Delivering engineering capability; ensuring AWE has the right skilled resources, tools, techniques and engineering facilities available to meet the mission safely and securely. Working with industry, academia and the professional institutions to generate collaborative opportunities, building centres of excellence, sharing knowledge and promoting engineering. Collaborating with international peers, I co-chair the systems engineering joint working group to drive technology innovation. As Head of Profession, I am proud to be an ambassador for the discipline and sponsor the company’s Institution of Engineering Technology (IET) accredited professional development framework.

What is your previous experience?

Building on what I learnt from AWE’s apprenticeship and graduate development programmes, my early career gradually progressed into assuming technical accountability for electronics research, design and development. I then led a Radio Frequency design team developing novel short-range communications systems and an electromagnetic compatibility test capability. I also formed an engineering team with responsibility for designing high integrity electronic control systems. I had a privileged opportunity to lead a joint technology innovation programme working with peers at the US national laboratories. Over the past 15 years, I have undertaken a number of principal engineer and senior management roles within the science, engineering and technology division. Growing engineering technical capability, resource management and championing business change continue to feature prominently in my leadership role.

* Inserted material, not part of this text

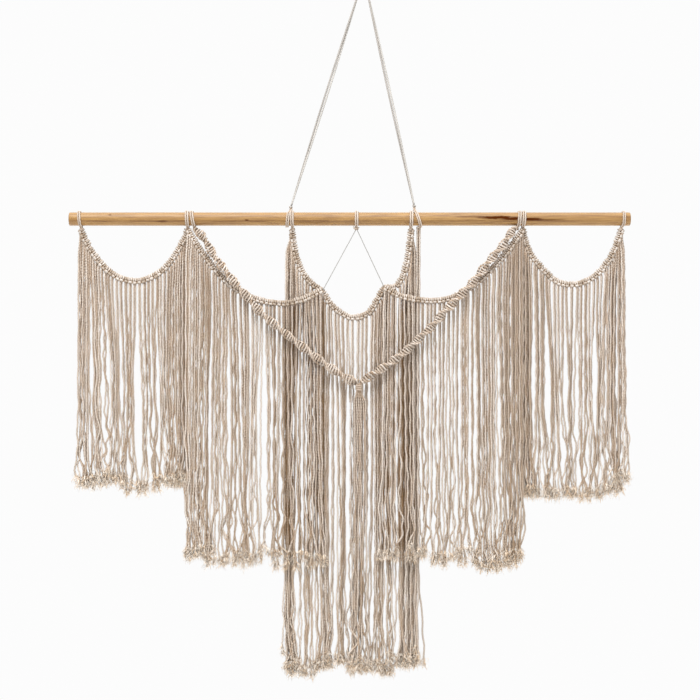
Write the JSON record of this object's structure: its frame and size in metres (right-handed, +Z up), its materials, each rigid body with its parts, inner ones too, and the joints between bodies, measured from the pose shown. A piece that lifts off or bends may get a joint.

What is important about your discipline?

Engineering brings to life the fundamentals of science and creates something physical to solve a problem or meet a need. Electronics engineering enables the design of products and systems to have power, control, communication, intelligence and logic. If it uses power it needs some electronics circuitry around it!

Who do you work with?

I am part of a multidisciplined leadership team within the science, engineering and technology area. I work across the business and with a large cross-section of staff at all levels from apprentice to director. Externally I engage with the MOD, wider government and international partners. I manage strategic alliances with universities and professional bodies to promote and drive engineering innovation and capability. These include the UK Electronics Skills Foundation, Catapult Centres, Women in Science and Engineering and the IET.

 What is a typical day like?

Difficult to say ‘typical’ as every day is different; challenging and rewarding in equal measure with a mix of technical, project and people interactions. I could be mentoring a graduate, chairing an international technical working group, facilitating a budget review, leading a business change initiative or promoting engineering careers in local schools.

What projects are you working on?

I am working to deliver and sustain engineering capability (people, plant and processes). I am supporting the development of an early careers programme, implementing a company diversity and inclusion strategy, transforming technical knowledge management, and acting as sponsor for a facility modernisation programme.

 Share your views on the importance of research or STEM

It is often glibly said and yet genuinely I believe people are our greatest asset and there is a national skills shortage in STEM. We have a broader responsibility to positively promote STEM and encourage diversity – raising awareness and inspiring children from primary school upwards. AWE increasingly recognises and supports this challenge through many exciting and enriching outreach projects and I am very keen to play my part. Examples include mentoring, providing summer schools, sponsoring undergraduate scholarships and postgraduate research projects. Our award-winning Skills Academy and graduate programmes also provide excellent entry points for the business to grow its own STEM talent.

 What do you think is the biggest global challenge for your discipline?

Inspiring the next generation to want to be a creator not a consumer.